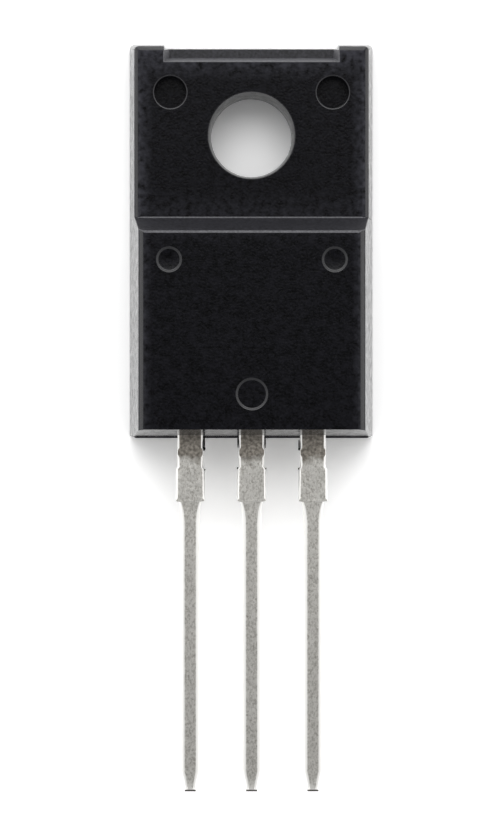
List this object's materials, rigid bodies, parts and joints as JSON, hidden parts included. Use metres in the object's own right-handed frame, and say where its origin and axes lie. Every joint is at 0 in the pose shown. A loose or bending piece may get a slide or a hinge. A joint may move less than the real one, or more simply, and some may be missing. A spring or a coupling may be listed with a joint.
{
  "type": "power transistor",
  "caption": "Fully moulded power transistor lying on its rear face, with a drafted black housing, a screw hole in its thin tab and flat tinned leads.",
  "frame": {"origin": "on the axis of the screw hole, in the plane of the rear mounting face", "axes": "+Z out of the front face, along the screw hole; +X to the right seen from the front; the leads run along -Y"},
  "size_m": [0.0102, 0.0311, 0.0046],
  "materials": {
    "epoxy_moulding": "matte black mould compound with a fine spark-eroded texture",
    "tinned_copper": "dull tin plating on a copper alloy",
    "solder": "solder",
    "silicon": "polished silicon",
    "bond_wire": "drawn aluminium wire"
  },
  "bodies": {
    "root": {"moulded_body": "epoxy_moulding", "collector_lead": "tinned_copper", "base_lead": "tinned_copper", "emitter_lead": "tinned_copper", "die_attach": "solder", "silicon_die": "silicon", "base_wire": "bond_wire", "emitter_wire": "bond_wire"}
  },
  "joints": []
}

## What the task asks:
Quote the material exactly, leaving nothing out.

## Correct response:
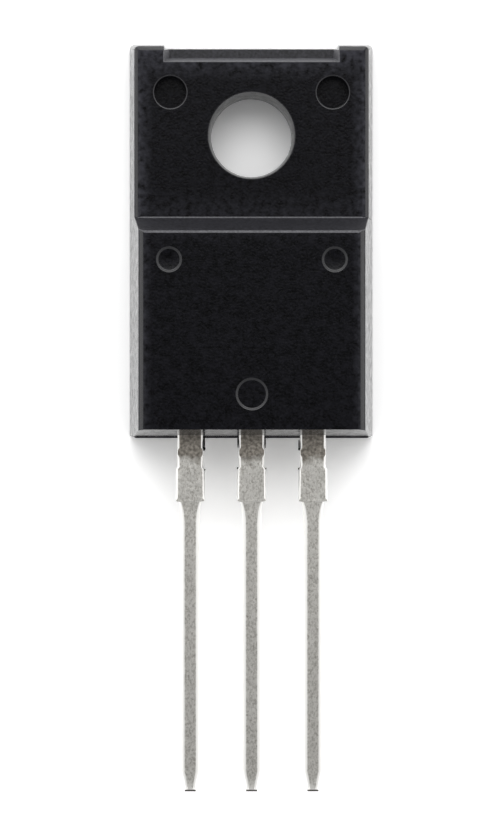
List this object's materials, rigid bodies, parts and joints as JSON, hidden parts included. Use metres in the object's own right-handed frame, and say where its origin and axes lie. Every joint is at 0 in the pose shown. A loose or bending piece may get a slide or a hinge. A joint may move less than the real one, or more simply, and some may be missing. A spring or a coupling may be listed with a joint.
{
  "type": "power transistor",
  "caption": "Fully moulded power transistor lying on its rear face, with a drafted black housing, a screw hole in its thin tab and flat tinned leads.",
  "frame": {"origin": "on the axis of the screw hole, in the plane of the rear mounting face", "axes": "+Z out of the front face, along the screw hole; +X to the right seen from the front; the leads run along -Y"},
  "size_m": [0.0102, 0.0311, 0.0046],
  "materials": {
    "epoxy_moulding": "matte black mould compound with a fine spark-eroded texture",
    "tinned_copper": "dull tin plating on a copper alloy",
    "solder": "solder",
    "silicon": "polished silicon",
    "bond_wire": "drawn aluminium wire"
  },
  "bodies": {
    "root": {"moulded_body": "epoxy_moulding", "collector_lead": "tinned_copper", "base_lead": "tinned_copper", "emitter_lead": "tinned_copper", "die_attach": "solder", "silicon_die": "silicon", "base_wire": "bond_wire", "emitter_wire": "bond_wire"}
  },
  "joints": []
}